A Funeral and Turkish Imams Driven by Politics 2
Muharrem Atmaca

Thirty minutes before the funeral prayer, the imam of the Brooklyn Eyup Sultan Mosque phoned the Atmaca family and informed them of the cancellation of the funeral services. This was a shocking news for the family and the friends of late Muharrem Atmaca, who were ready to attend to the funeral prayer. The imam said he had received a call from the representatives of the funeral services company who had told him that they had been called by the Turkish Consulate in New York which had not allowed the funeral services of late Muharrem Atmaca to be held at the Brooklyn Eyup Sultan Mosque. In this history-making move, the officials at the Turkish Consulate called the shots about whose funeral prayers could or could not be held in a mosque ‘operated’ by the Diyanet.

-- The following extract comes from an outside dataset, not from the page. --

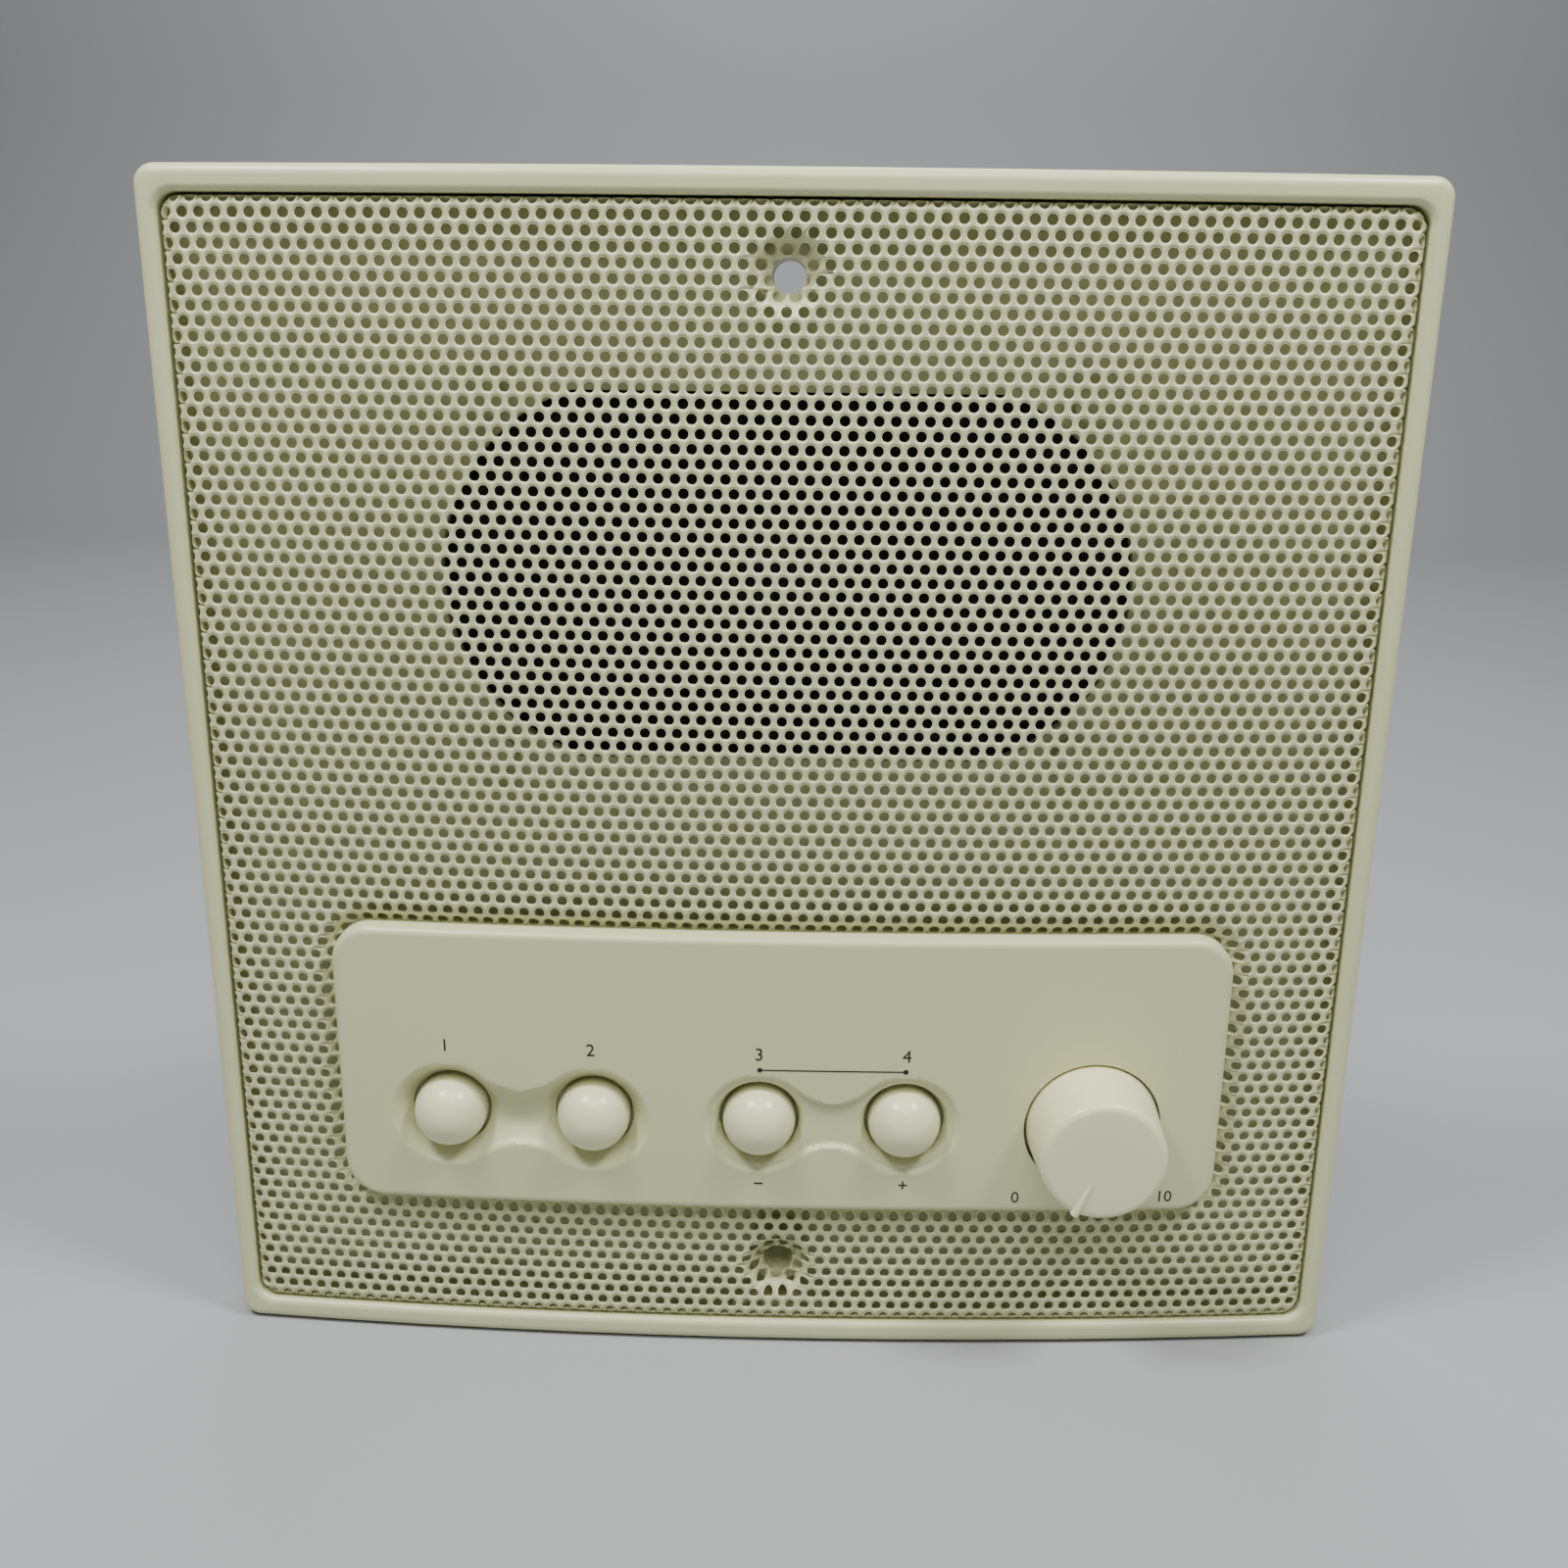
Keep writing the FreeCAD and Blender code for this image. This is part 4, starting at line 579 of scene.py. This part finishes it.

The Turkish-brand political Islamists are known with their disrespect not only to those who are alive, but also to the dead. In their opinion, all opposing voices do not deserve fair and humane treatment. If the dead person is not of their school of thought, these Islamists even do not allow final rites and access to religious services in Turkey and abroad.

It is no longer a secret that all Turkish foreign missions are entitled by the incumbent regime to spy on the opposition and pinpoint their whereabouts for prospective overseas abductions or assassinations. In normal cases, the individuals who are reported to the Turkish authorities are immediately denied services inherent to their citizenship. In addition, they are mobbed and banned entering all ‘official places’ including the state-founded mosques, which in Islamic faith are open for all as the houses of God. Such disgraceful incidents are blatantly committed by this political Islamist mindset in the developed countries like the US, the UK, Germany, and the Netherlands.

We all can live with honor but the regime apparatuses cannot live longer with this shame.